Белый кислотный дым на какое–то время закрыл «Атлантис» от «Девоншира», продолжавшего вести убийственный огонь. Под градом снарядов «Атлантис», извиваясь на курсе, как уползающая змея, пытался уйти на юго–восток, надеясь навести «Девоншир» на подводную лодку. Но все было тщетно. Командир «Девоншира» оказался достаточно опытным, чтобы продолжать расстреливать «Атлантис», оставаясь практически на месте. Рогге также уменьшил скорость до полутора узлов, чтобы не выходить из дымзавесы, но сохранить управление рулем. Экипажу был дан приказ оставить судно. Матросы действовали спокойно, как на учениях.

Мор поспешил в свою каюту, чтобы уничтожить кое–какие шифры и секретные документы и взять фотоаппарат, поскольку ему очень хотелось заснять на пленку гибель «Атлантиса». Рассовав по карманам кое–что из личных вещей, лейтенант вернулся на мостик.

Только теперь он заметил, какие серьезные повреждения уже успел получить «Атлантис». Палуба была загромождена обломками разбитых вентиляционных грибков, кранов, шлюпбалок и спасательных плотиков.

Почти все маскировочные щиты были разбиты, обнажив орудийные установки. Почти везде на верхней палубе разгорались пока еще небольшие пожары, но столб черного дыма уже обволакивал надстройки и мачты «Атлантиса» погребальным крепом.

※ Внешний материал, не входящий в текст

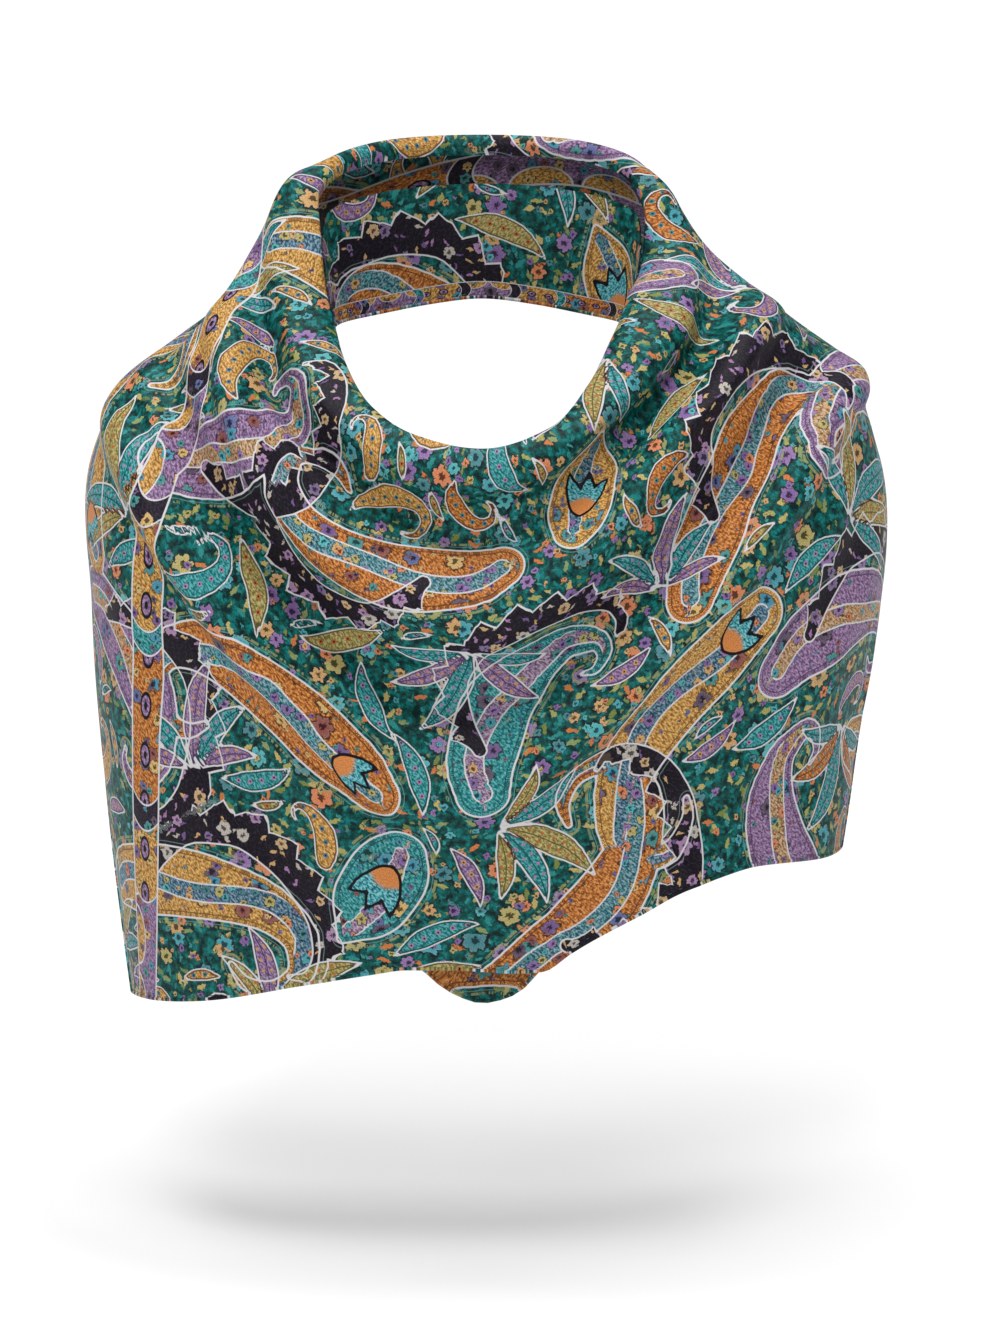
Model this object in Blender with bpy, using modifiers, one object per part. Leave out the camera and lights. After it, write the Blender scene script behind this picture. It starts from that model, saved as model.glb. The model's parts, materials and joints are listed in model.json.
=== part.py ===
"""Silk square scarf, folded from corner to corner and worn as a cowl.

The fold lies round the neck. The double cloth hangs in curved folds over the chest and the
shoulders, one stretch goes on round the back of the neck, and the other end is wound inside it.

Every stretch is a wall of cloth on the same form. A point of the cloth is found by its direction
round the neck (0 degrees in front, positive to the right, 180 behind) and by its distance down
the cloth from the fold at the neckline. Lengths are in millimetres in the tables and become
metres at the end. X is to the right, Y goes back, Z is up, and the origin is the middle of the
neck opening at the height of the neckline's lowest point.
"""

from collections import namedtuple

import bmesh
import bpy
import numpy as np

MM = 0.001
COLLECTION = "silk_square_scarf"

# Driving sizes, in millimetres.
CLOTH = 1.2
SEAM = 0.5
TURN_DEPTH = 14.0
ROLL_RADIUS = 4.5
TURN_ROWS = (-TURN_DEPTH, -7.0, -2.5)
GRID_STEP = 11.0
UNDER_COLUMN_STEP = 17.0
UNDER_ROW_STEP = 15.0
SHOULDER_ANGLE = 118.0
CORNER_ANGLE = 86.0
UNDER_SIDE_ANGLE = 84.0

# The worn form, a row for each direction round the neck. r is the distance from the neck's axis
# and z the height. neck is the fold, lip its outer bulge, slope the run over the shoulder,
# point the shoulder's turn, side the top of the hanging part, arm its widest place and foot the
# lower end of a full drop. lean is how much higher the right neckline is than the mean, and the
# left one lower.
Section = namedtuple(
    "Section",
    "angle neck_r neck_z lip_r lip_z slope_r slope_z point_r point_z side_r side_z "
    "arm_r arm_z foot_r lean",
)
SECTIONS = [
    Section(0, 95, 0, 105, -5, 108, -40, 113, -88, 117, -140, 120, -215, 120, 0),
    Section(25, 91, 8, 103, 4, 113, -30, 121, -78, 127, -134, 130, -210, 131, 2),
    Section(45, 89, 27, 103, 25, 124, -6, 141, -54, 151, -108, 155, -190, 155, 8),
    Section(60, 89, 48, 106, 47, 140, 16, 169, -24, 185, -76, 190, -160, 184, 12),
    Section(75, 89, 67, 111, 69, 157, 38, 200, 4, 222, -42, 226, -140, 208, 11),
    Section(90, 94, 88, 117, 91, 163, 58, 211, 23, 236, -28, 237, -120, 216, 2),
    Section(100, 99, 110, 117, 113, 160, 61, 206, 26, 238, -28, 239, -120, 219, -6),
    Section(110, 104, 133, 113, 135, 152, 74, 192, 36, 233, -22, 234, -120, 216, -4),
    Section(125, 101, 149, 110, 147, 129, 104, 163, 52, 192, -15, 198, -120, 190, 0),
    Section(150, 95, 154, 104, 151, 115, 110, 127, 64, 138, 5, 145, -100, 145, 0),
    Section(180, 89, 155, 98, 152, 103, 112, 108, 74, 112, 25, 118, -100, 118, 0),
]
FOOT_Z = -372.0

# The table above is the left half. The right half is wider or narrower by height.
RightSide = namedtuple("RightSide", "z width")
RIGHT_SIDE = [
    RightSide(-290, 0.975),
    RightSide(-212, 0.983),
    RightSide(-150, 1.010),
    RightSide(-95, 1.026),
    RightSide(-30, 1.018),
    RightSide(5, 1.035),
    RightSide(30, 1.095),
    RightSide(60, 1.118),
    RightSide(95, 1.015),
    RightSide(120, 0.972),
    RightSide(160, 0.960),
]
RIGHT_SIDE_START = 5.0
RIGHT_SIDE_FULL = 30.0

# The lower hem of each layer: its height in each direction.
Hem = namedtuple("Hem", "angle front_z under_z")
HEM = [
    Hem(-86, -358, -350),
    Hem(-63, -342, -334),
    Hem(-45, -326, -317),
    Hem(-30, -317, -307),
    Hem(-20, -313, -310),
    Hem(-9, -313, -328),
    Hem(0, -314, -335),
    Hem(9, -315, -330),
    Hem(17, -314, -313),
    Hem(24, -304, -296),
    Hem(40, -282, -273),
    Hem(52, -265, -256),
    Hem(63, -258, -249),
    Hem(86, -266, -256),
]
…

Поднимаясь на мостик, Мор поскользнулся на луже крови — четвертым залпом «Девоншира» убило восемь человек. На мостике оставались только Рогге, главстаршина Пигорс — старый соплаватель командира еще на учебных парусниках, лейтенант Мор, а также подрывники лейтенанта Фелера, которые должны были ускорить гибель «Атлантиса». Еще один снаряд попал в «Атлантис», затем — еще. Корабль тяжело накренился на левый борт. Конец приближался. «Атлантис» погибал, не отвечая на огонь противника. Длинноствольные 150–мм орудия слепо смотрели в пасмурное небо из–за разбитых маскировочных щитов. Блеф, на который рассчитывал Рогге, полностью провалился, а далекий, как само небо, «Девоншир» посылал в умирающий «Атлантис» залп за залпом.

Лейтенант Фелер и его подрывники, сделав свое дело, прыгнули за борт. За ними последовал Пигорс, взяв с Рогге слово, что тот не собирается погибать вместе с кораблем. На мостике оставались только Рогге и Мор.

Пожар тем временем разгорался, пламя ревело, пожирая «Атлантис».

— Прыгайте, Мор, прыгайте, — приказал Рогге, стараясь перекричать шум пламени.— Я последую за вами!

Мор собрался с духом и бросился за борт.

Из дневника лейтенанта Мора:

Не успел я оказаться в воде, как английский снаряд бухнулся в воду неподалеку, оглушив меня ударной волной и накрыв волной морской.

Меня охватил панический ужас. Казалось, что англичане стреляют именно по мне и только по мне. Чтобы укрыться от очередного снаряда, я нырнул под воду, не сознавая полного идиотизма своего поведения.

В приступе панического страха меня беспокоил вопрос, видят меня с «Девоншира» или нет, хотя английский крейсер находился на расстоянии 16–ти километров. Я молился, чтобы они меня не заметили!

В чувство меня привели взрывы, грохнувшие на «Атлантисе». И только после этого я услышал голоса людей, барахтавшихся в воде возле погибающего корабля. Взрывы, которые я услышал, не были взрывами английских снарядов. Это взрывались заряды, заложенные лейтенантом Фелером. Конец был уже недалек. «Атлантис», погружаясь кормой, уходил под воду. Нос его приподнялся, и я впервые увидел шрам, нанесенный подводным рифом у Кергелена.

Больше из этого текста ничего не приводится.